A claim for the tax credit for digital games can only be made in respect of a digital game which has been issued with a cultural certificate from the Minister for Tourism, Culture, Arts, Gaeltacht, Sport and Media. Full details will be published in the Finance Bill 2021 and will be implemented subject to commencement order because European State aid approval is required for the credit to be introduced.
Interest Limitation Rules
Budget 2022 confirmed the introduction of a new Interest Limitation Rule in line with Article 4 of the EU Anti-Tax Avoidance Directive (ATAD). For companies within the scope of these rules, this measure will place a limit on deductible interest expenses equivalent to 30 percent of EBITDA, commencing on or after 1 January 2022. Disallowed interest may be carried forward and may be deducted in future years if the company has sufficient interest capacity.
A de-minimis rule will apply where net interest deductions are below €3 million, and exemptions will apply for standalone entities, legacy debt where the terms were agreed before 17 June 2016, and certain long-term infrastructure projects.
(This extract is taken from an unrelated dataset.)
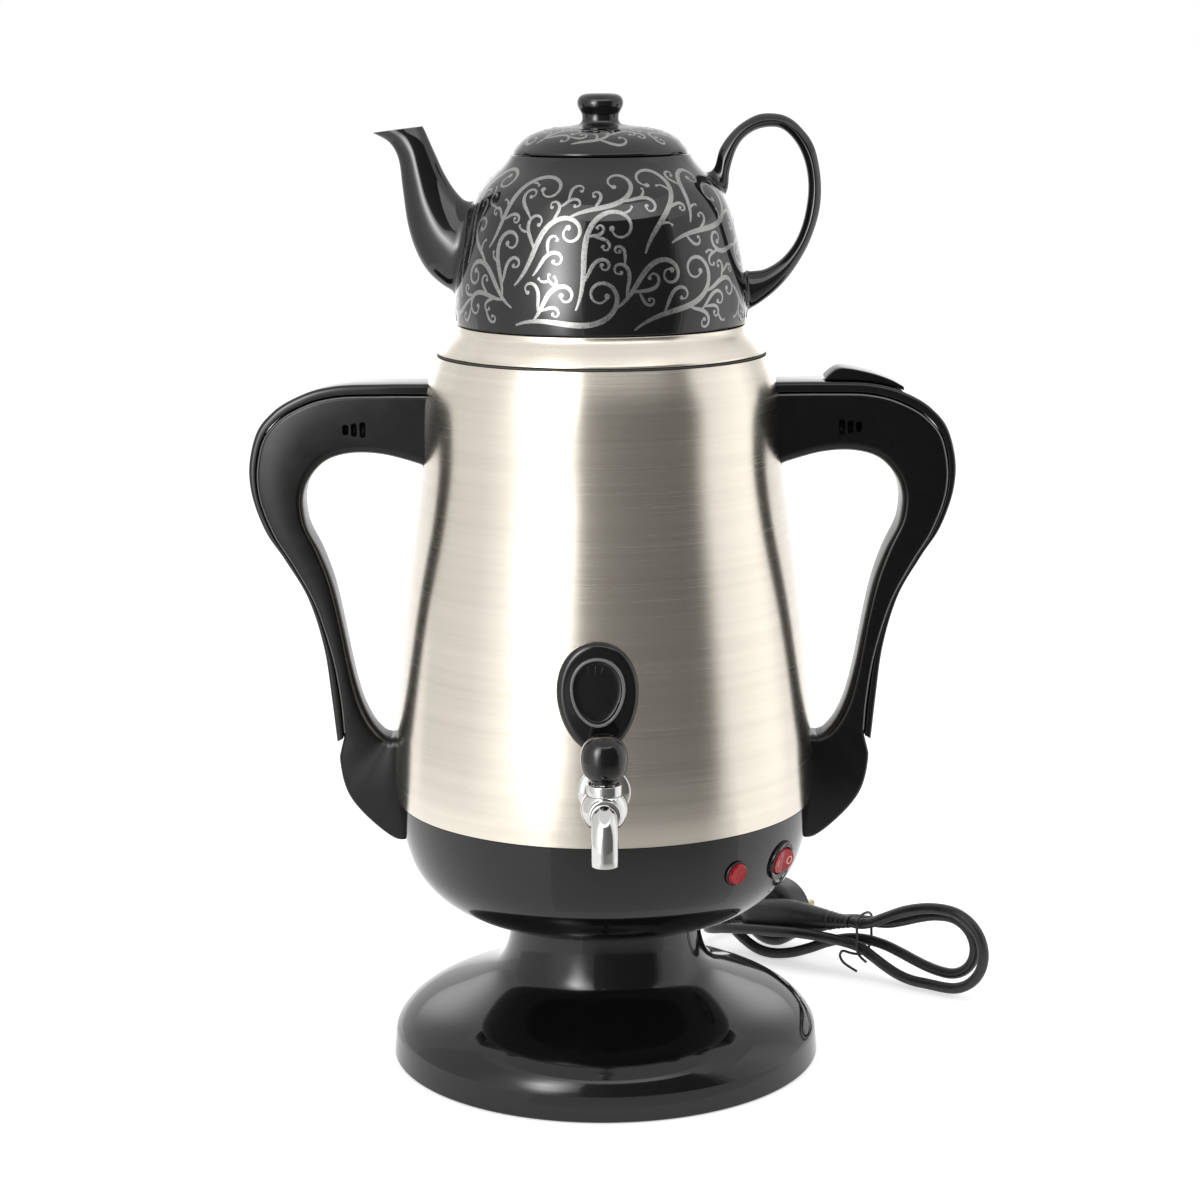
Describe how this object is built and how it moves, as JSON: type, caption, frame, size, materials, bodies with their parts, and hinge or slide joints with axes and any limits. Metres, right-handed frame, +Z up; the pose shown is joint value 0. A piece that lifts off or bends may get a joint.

Companies may operate the restriction on a single entity or local group basis, and certain group reliefs may apply where the Irish taxpayer is part of a consolidated worldwide group for accounting purposes.
Full details of the measure will be contained in the Finance Bill.
Anti-reverse hybrid rules
Anti-reverse-hybrid rules in line with Article 9(a) ATAD are being introduced. This measure will bring certain tax transparent entities (such as partnerships) within the scope of Irish tax where the entity is 50 percent or more owned or controlled by entities resident in a jurisdiction that regard it as tax opaque and, as a result of this hybridity, double non-taxation occurs. Full details of the measure will be contained in the Finance Bill.
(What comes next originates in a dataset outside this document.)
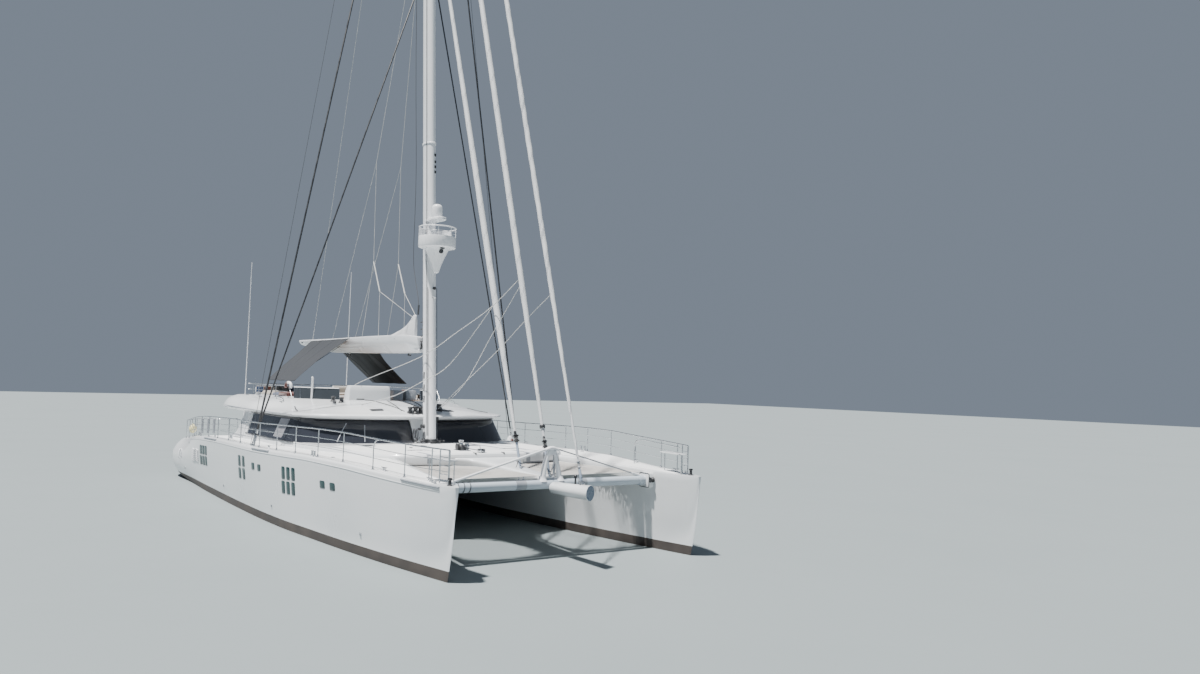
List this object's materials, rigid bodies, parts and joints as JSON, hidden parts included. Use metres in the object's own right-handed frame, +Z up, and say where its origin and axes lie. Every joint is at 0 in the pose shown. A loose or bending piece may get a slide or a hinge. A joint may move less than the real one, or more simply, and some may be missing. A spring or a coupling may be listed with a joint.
{
  "type": "sailing catamaran, 1:2 scale model",
  "caption": "Sailing catamaran at half size: slim hulls, raked mast with furled headsails, boom with shade wings, saloon under a curved coachroof, nets forward.",
  "frame": {"origin": "amidships on the centreline, at the water surface that the yacht floats in", "axes": "+X towards the bows, +Y to port, +Z up"},
  "size_m": [17.8283, 6.79, 26.375],
  "materials": {
    "gel_white": "glossy white gel coat",
    "deck_white": "fine non-slip deck",
    "bottom_paint": "matt dark bottom paint",
    "dark_glass": "dark tinted glass",
    "steel": "polished tube",
    "carbon": "dark composite rigging",
    "net": "woven net",
    "sailcloth": "folded and furled sailcloth",
    "shade_cloth": "grey shade cloth",
    "cushion": "upholstery",
    "teak": "oiled planks",
    "bronze": "cast bronze"
  },
  "bodies": {
    "yacht": {"hull_port": "gel_white", "hull_starboard": "gel_white", "bridge_deck": "gel_white", "saloon_walls": "gel_white", "saloon_bulkhead": "gel_white", "coachroof": "gel_white", "saloon_counter": "gel_white", "flybridge_console": "gel_white", "crossbeam": "gel_white", "bow_pod": "gel_white", "longeron": "gel_white", "striker_frame": "gel_white", "mast": "gel_white", "crows_nest": "gel_white", "buttress_port": "gel_white", "buttress_starboard": "gel_white", "whip_aerial_port": "gel_white", "whip_aerial_starboard": "gel_white", "foredeck_moulding": "deck_white", "keel_port": "bottom_paint", "keel_starboard": "bottom_paint", "side_glass_port": "dark_glass", "side_glass_starboard": "dark_glass", "windscreen_port": "dark_glass", "windscreen_starboard": "dark_glass", "aft_light_glass": "dark_glass", "rail_port": "steel", "rail_starboard": "steel", "flybridge_rail": "steel", "cap_shroud_port": "carbon", "cap_shroud_starboard": "carbon", "lower_shroud_port": "carbon", "lower_shroud_starboard": "carbon", "trampoline_port": "net", "trampoline_starboard": "net", "forestay_inner": "sailcloth", "forestay_middle": "sailcloth", "forestay_outer": "sailcloth", "saloon_sofa": "cushion", "cockpit_sofa": "cushion", "flybridge_seat": "cushion", "flybridge_sofa": "cushion", "cockpit_table": "teak", "flybridge_table": "teak", "shaft_port": "bronze", "shaft_starboard": "bronze"},
    "boom": {"boom": "gel_white", "mainsail": "sailcloth", "awning_port": "shade_cloth", "awning_starboard": "shade_cloth"},
    "rudder_port": {"rudder_port": "bottom_paint"},
    "rudder_starboard": {"rudder_starboard": "bottom_paint"},
    "propeller_port": {"propeller_port": "bronze"},
    "propeller_starboard": {"propeller_starboard": "bronze"},
    "helm_wheel": {"helm_wheel": "steel"},
    "saloon_door": {"saloon_door": "dark_glass"},
    "locker_lid_port": {"locker_lid_port": "deck_white"},
    "locker_lid_starboard": {"locker_lid_starboard": "deck_white"},
    "aft_platform": {"aft_platform": "teak"}
  },
  "joints": [
    {"name": "boom_swing", "type": "hinge", "parent": "yacht", "child": "boom", "pos_m": [2.26, 0, 3.81], "axis": [-0.0946, 0, 0.9955], "range_deg": [-48, 48]},
    {"name": "rudder_starboard_turn", "type": "hinge", "parent": "yacht", "child": "rudder_starboard", "pos_m": [-7.15, -2.4, -0.5], "axis": [0, 0, 1], "range_deg": [-35, 35]},
    {"name": "rudder_port_turn", "type": "hinge", "parent": "yacht", "child": "rudder_port", "pos_m": [-7.15, 2.4, -0.5], "axis": [0, 0, 1], "range_deg": [-35, 35]},
    {"name": "wheel_turn", "type": "hinge", "parent": "yacht", "child": "helm_wheel", "pos_m": [-0.235, -0.625, 2.675], "axis": [1, 0, 0], "range_deg": [-450, 450]},
    {"name": "propeller_starboard_spin", "type": "hinge", "parent": "yacht", "child": "propeller_starboard", "pos_m": [-5.95, -2.4, -0.575], "axis": [0.9958, 0, 0.0911], "continuous": true},
    {"name": "propeller_port_spin", "type": "hinge", "parent": "yacht", "child": "propeller_port", "pos_m": [-5.95, 2.4, -0.575], "axis": [0.9958, 0, 0.0911], "continuous": true},
    {"name": "saloon_door_slide", "type": "slide", "parent": "yacht", "child": "saloon_door", "axis": [0, -1, 0], "range_m": [0, 0.72]},
    {"name": "locker_lid_port_lift", "type": "hinge", "parent": "yacht", "child": "locker_lid_port", "pos_m": [4.396, 1.05, 1.6125], "axis": [0, -1, 0], "range_deg": [0, 80]},
    {"name": "locker_lid_starboard_lift", "type": "hinge", "parent": "yacht", "child": "locker_lid_starboard", "pos_m": [4.396, -1.05, 1.6125], "axis": [0, -1, 0], "range_deg": [0, 80]},
    {"name": "aft_platform_lift", "type": "slide", "parent": "yacht", "child": "aft_platform", "axis": [0, 0, 1], "range_m": [-0.45, 0]}
  ],
  "couplings": [
    {"joint": "rudder_port_turn", "follows": "rudder_starboard_turn", "ratio": 1},
    {"joint": "wheel_turn", "follows": "rudder_starboard_turn", "ratio": 12.8}
  ]
}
International corporation tax reform
The Irish Government has signed up to OECD proposals for a global minimum effective tax rate of 15 percent for multinationals with global revenues in excess of €750 million. Ireland has negotiated an effective minimum rate set at 15 percent instead of the original “at least” 15 percent proposal by the OECD and endorsed by the G7 in July this year. Ireland has also secured agreement that the 12.5 percent rate continues to apply to companies below the €750 million revenue threshold. The new rules are expected to be implemented as early as 2023.
Bank levy (Stamp duty)
The bank levy, which was due to expire in 2021, is being extended for one further year. It will apply to a reduced number of institutions, as, Ulster Bank Ireland DAC and KBC Bank Ireland plc are being excluded from its scope due to the fact that they are exiting the market. The banks to whom the levy will continue to apply to will not pay any more in 2022 than they did in 2021, thus explaining why the level collected will be in the region of €87 million.